## What you have to do
Filter the entries below, keeping only lines with the word "that".

= = = = =

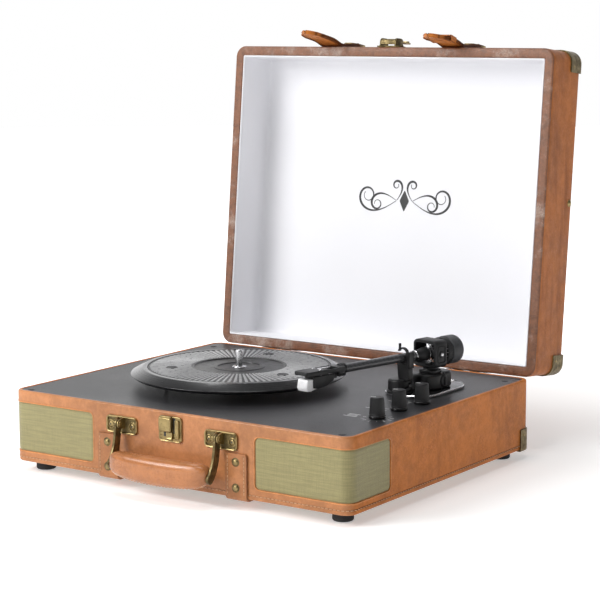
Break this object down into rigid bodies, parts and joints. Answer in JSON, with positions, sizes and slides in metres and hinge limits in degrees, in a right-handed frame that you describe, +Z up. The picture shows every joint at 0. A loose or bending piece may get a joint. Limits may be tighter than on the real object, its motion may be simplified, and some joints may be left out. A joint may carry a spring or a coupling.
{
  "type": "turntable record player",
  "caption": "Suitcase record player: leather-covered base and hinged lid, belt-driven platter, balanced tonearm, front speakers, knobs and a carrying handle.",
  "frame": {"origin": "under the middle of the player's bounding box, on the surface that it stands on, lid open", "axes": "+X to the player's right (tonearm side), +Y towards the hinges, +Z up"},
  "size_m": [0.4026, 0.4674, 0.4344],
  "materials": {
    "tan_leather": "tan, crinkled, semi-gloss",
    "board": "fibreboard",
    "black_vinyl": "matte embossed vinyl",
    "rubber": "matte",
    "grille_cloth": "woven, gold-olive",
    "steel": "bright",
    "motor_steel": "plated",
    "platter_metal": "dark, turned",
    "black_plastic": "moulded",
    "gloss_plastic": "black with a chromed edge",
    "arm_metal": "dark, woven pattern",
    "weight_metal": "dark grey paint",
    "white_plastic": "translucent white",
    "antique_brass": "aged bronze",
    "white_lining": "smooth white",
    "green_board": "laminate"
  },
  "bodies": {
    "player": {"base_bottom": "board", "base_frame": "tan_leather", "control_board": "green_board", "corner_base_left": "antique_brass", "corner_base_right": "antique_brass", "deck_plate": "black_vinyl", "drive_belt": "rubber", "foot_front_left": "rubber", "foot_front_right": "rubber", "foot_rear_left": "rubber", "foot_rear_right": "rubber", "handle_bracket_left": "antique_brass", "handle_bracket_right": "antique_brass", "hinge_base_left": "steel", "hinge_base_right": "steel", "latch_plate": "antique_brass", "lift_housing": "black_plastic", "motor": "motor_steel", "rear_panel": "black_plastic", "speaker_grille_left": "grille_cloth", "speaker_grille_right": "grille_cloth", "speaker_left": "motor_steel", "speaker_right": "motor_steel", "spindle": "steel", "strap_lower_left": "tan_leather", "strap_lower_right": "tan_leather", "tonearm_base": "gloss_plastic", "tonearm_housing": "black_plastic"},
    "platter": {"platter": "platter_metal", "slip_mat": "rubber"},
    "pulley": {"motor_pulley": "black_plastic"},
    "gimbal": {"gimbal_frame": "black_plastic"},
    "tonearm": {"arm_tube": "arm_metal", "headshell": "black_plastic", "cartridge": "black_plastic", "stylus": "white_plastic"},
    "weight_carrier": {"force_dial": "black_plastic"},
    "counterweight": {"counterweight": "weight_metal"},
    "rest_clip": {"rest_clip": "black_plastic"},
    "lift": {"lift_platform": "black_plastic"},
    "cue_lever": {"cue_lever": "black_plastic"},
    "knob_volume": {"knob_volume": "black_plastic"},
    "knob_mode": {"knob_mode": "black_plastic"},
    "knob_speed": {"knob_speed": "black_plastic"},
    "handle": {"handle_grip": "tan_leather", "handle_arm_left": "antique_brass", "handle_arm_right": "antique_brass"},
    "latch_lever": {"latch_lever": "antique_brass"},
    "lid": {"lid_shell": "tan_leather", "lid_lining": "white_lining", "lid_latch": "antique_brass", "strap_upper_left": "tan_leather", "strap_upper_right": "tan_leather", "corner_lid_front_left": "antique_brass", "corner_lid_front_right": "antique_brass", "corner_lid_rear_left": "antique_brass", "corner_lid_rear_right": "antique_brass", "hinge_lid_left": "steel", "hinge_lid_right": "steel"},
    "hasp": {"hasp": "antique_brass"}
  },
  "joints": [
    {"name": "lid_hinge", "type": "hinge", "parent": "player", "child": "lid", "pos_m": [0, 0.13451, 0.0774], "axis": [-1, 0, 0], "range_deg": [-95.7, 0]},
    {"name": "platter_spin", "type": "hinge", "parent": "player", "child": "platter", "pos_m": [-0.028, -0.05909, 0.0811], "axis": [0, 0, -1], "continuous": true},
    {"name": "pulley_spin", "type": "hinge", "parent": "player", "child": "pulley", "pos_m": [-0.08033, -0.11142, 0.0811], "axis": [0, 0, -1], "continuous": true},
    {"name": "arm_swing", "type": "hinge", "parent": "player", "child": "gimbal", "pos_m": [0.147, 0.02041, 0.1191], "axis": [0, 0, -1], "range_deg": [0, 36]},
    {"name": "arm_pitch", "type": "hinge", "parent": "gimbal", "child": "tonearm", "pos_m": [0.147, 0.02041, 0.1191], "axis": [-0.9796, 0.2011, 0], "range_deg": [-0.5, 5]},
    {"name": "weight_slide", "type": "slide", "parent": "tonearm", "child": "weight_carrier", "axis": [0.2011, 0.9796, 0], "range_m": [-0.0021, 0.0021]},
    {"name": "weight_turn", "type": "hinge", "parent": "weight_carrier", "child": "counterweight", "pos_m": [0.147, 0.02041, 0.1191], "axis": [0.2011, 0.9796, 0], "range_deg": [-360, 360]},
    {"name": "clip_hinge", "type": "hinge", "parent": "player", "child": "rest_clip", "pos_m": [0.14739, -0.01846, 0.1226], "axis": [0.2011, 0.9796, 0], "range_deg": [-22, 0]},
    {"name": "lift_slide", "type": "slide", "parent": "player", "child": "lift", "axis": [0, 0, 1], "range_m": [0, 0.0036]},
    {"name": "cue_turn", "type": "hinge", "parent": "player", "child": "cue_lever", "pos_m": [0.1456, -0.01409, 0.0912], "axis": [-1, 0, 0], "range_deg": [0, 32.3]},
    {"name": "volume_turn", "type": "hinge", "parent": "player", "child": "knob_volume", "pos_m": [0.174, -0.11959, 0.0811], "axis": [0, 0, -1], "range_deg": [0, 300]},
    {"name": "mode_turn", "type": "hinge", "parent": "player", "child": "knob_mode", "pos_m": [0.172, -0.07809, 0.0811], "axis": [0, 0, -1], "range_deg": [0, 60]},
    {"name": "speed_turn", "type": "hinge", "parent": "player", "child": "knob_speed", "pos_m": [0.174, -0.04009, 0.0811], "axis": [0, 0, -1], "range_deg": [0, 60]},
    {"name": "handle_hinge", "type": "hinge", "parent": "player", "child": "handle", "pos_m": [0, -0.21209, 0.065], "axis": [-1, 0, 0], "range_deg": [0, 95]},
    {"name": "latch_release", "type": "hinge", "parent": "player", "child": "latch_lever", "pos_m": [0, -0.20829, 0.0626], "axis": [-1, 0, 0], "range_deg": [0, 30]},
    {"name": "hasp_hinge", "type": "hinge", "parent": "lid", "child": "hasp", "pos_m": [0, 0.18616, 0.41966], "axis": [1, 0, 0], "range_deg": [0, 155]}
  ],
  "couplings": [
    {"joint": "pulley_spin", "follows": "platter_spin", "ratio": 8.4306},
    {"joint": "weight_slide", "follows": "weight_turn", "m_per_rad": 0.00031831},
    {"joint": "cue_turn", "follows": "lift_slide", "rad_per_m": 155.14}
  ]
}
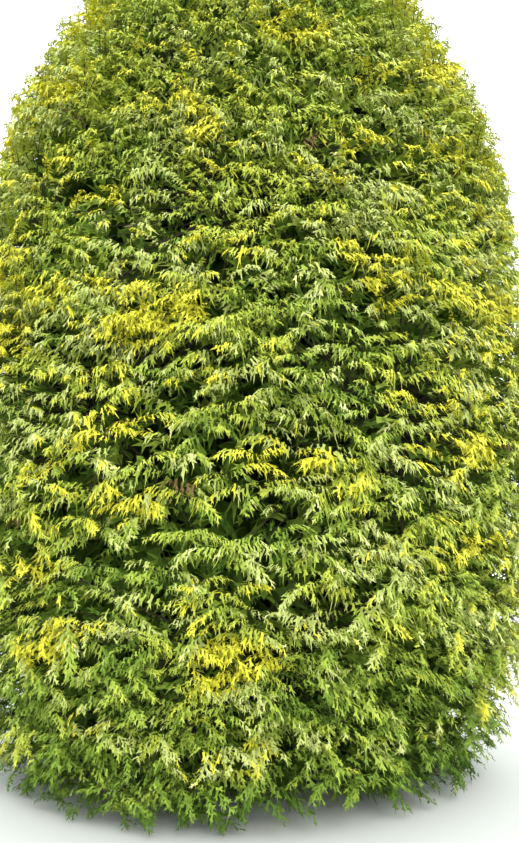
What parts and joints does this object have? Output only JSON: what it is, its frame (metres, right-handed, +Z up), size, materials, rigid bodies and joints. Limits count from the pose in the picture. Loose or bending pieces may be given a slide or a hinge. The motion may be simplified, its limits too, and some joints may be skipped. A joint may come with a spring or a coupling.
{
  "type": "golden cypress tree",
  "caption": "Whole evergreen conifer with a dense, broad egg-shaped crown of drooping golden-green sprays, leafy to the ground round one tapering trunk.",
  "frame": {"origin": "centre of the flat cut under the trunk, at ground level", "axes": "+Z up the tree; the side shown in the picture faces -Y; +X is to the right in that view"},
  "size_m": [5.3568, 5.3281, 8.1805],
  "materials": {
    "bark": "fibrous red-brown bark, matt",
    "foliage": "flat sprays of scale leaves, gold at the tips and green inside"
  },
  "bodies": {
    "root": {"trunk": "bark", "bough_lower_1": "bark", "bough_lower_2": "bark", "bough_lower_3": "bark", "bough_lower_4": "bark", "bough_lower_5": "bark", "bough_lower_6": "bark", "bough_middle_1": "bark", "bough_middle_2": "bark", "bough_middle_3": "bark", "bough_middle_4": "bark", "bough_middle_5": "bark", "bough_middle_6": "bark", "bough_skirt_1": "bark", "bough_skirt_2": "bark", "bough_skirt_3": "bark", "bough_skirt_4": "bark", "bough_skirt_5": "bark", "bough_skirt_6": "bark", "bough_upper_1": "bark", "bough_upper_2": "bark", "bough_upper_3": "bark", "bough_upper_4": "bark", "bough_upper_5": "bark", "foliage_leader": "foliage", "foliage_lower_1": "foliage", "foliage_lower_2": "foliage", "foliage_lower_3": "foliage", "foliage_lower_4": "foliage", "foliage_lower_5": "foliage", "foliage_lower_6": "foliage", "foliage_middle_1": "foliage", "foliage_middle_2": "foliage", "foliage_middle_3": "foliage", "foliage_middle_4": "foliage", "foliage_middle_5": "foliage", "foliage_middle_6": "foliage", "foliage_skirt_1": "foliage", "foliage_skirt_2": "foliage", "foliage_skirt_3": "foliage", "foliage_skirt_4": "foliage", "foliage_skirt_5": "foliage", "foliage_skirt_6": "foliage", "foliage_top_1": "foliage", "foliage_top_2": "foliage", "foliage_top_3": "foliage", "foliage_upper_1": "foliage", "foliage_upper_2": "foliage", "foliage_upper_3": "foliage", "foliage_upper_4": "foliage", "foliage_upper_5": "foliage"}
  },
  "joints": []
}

= = = = =

## Full solution
Break this object down into rigid bodies, parts and joints. Answer in JSON, with positions, sizes and slides in metres and hinge limits in degrees, in a right-handed frame that you describe, +Z up. The picture shows every joint at 0. A loose or bending piece may get a joint. Limits may be tighter than on the real object, its motion may be simplified, and some joints may be left out. A joint may carry a spring or a coupling.
  "frame": {"origin": "under the middle of the player's bounding box, on the surface that it stands on, lid open", "axes": "+X to the player's right (tonearm side), +Y towards the hinges, +Z up"},
  "frame": {"origin": "centre of the flat cut under the trunk, at ground level", "axes": "+Z up the tree; the side shown in the picture faces -Y; +X is to the right in that view"},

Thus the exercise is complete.